Un peu plus tard, à 22 ans, ça a été l’aventure Salut les Copains où je n’avais aucune limite, ni dans les moyens, ni dans l’imagination. J’ai fait le tour du monde je ne sais combien de fois, j’emmenais les artistes en Amérique, en Inde, au Maroc ou au Danemark… C’est comme ça que j’ai rencontré les Beatles, les Rolling Stones, James Brown et tous les autres dans une vraie folie. C’était vraiment une autre époque. J’ai carrément connu les Super Constellation, avec les hôtesses qui vous accueillent en bas de la passerelle. Ou bien encore des vols avec moi tout seul comme passager et huit hôtesses à ma disposition. Maintenant, c’est sûr, les avions sont confortables, mais à condition de voyager en business. Parce qu’en fond de cabine, c’est pas la même musique. Et c’est pareil pour les aéroports : trop de monde, trop de foule, trop de fouilles…

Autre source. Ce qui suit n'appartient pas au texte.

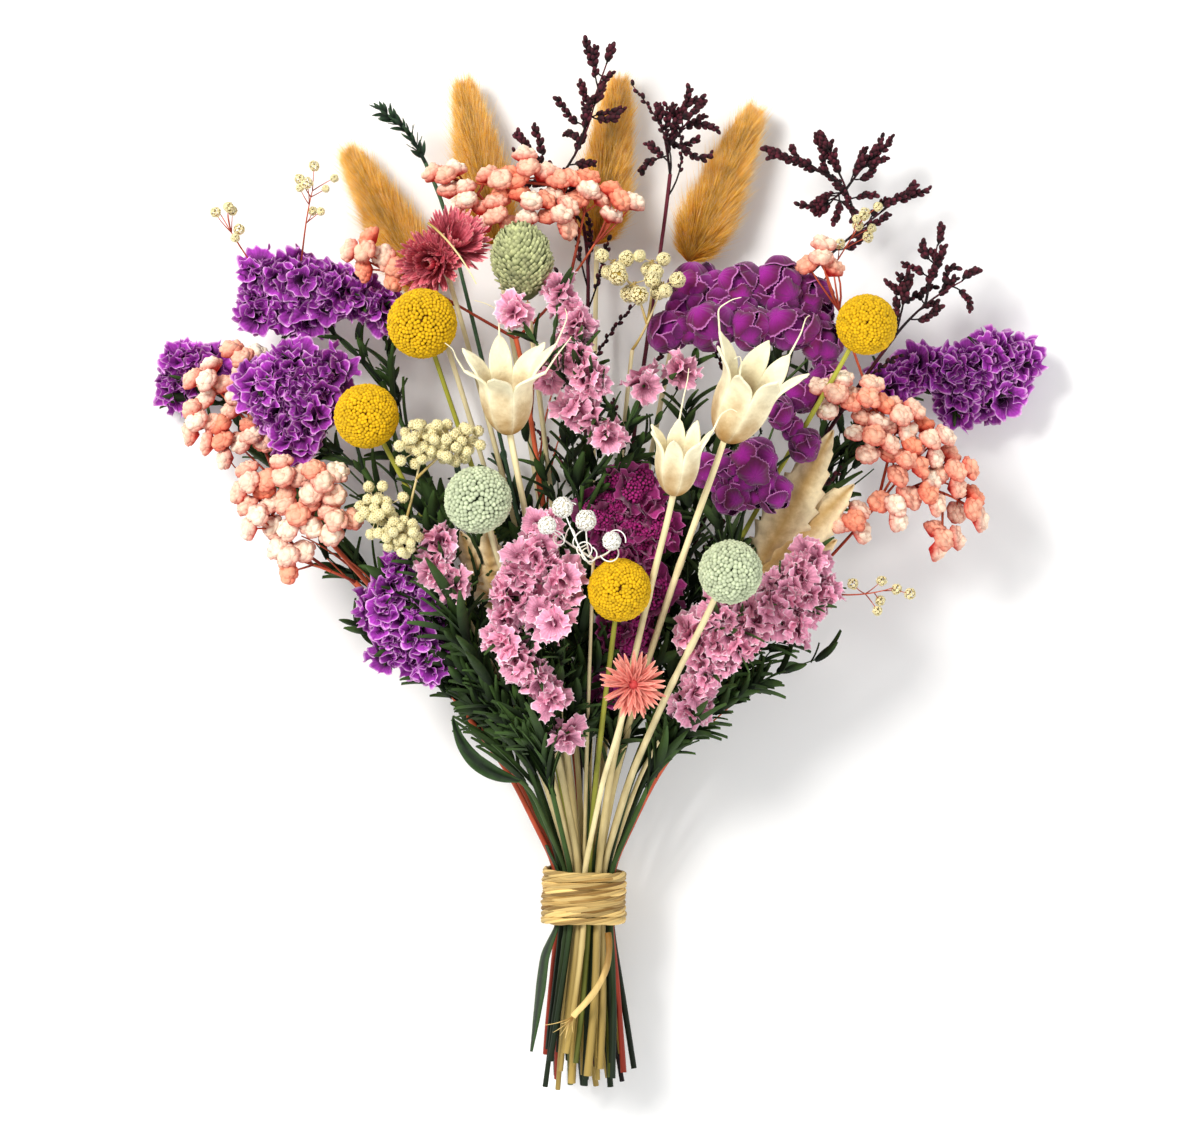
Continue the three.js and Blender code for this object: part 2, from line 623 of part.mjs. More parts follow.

Je n’ai jamais voyagé pour faire du tourisme. Je voyage pour travailler, c’est ça qui m’amuse.
Je connais bien les Etats-Unis. J’y ai même vécu pendant 10 ans, entre Los Angeles et New York, à faire des films de publicité. Mais il y a plein de pays où je n’ai rien vu. L’Inde par exemple, avec Jacques Dutronc : j’ai rien vu de l’Inde, je n’ai vu que Dutronc. Extraordinaire ! Cet homme est complètement fou. C’est bien simple, il arrive quelque part et deux heures plus tard, c’est tout le lieu qui est devenu dingue. De même, la tournée des Rolling Stones en 1969 à sillonner les États-Unis dans leur avion privé, avec un Keith Richards n’ayant jamais la moindre idée du lieu où il se trouvait.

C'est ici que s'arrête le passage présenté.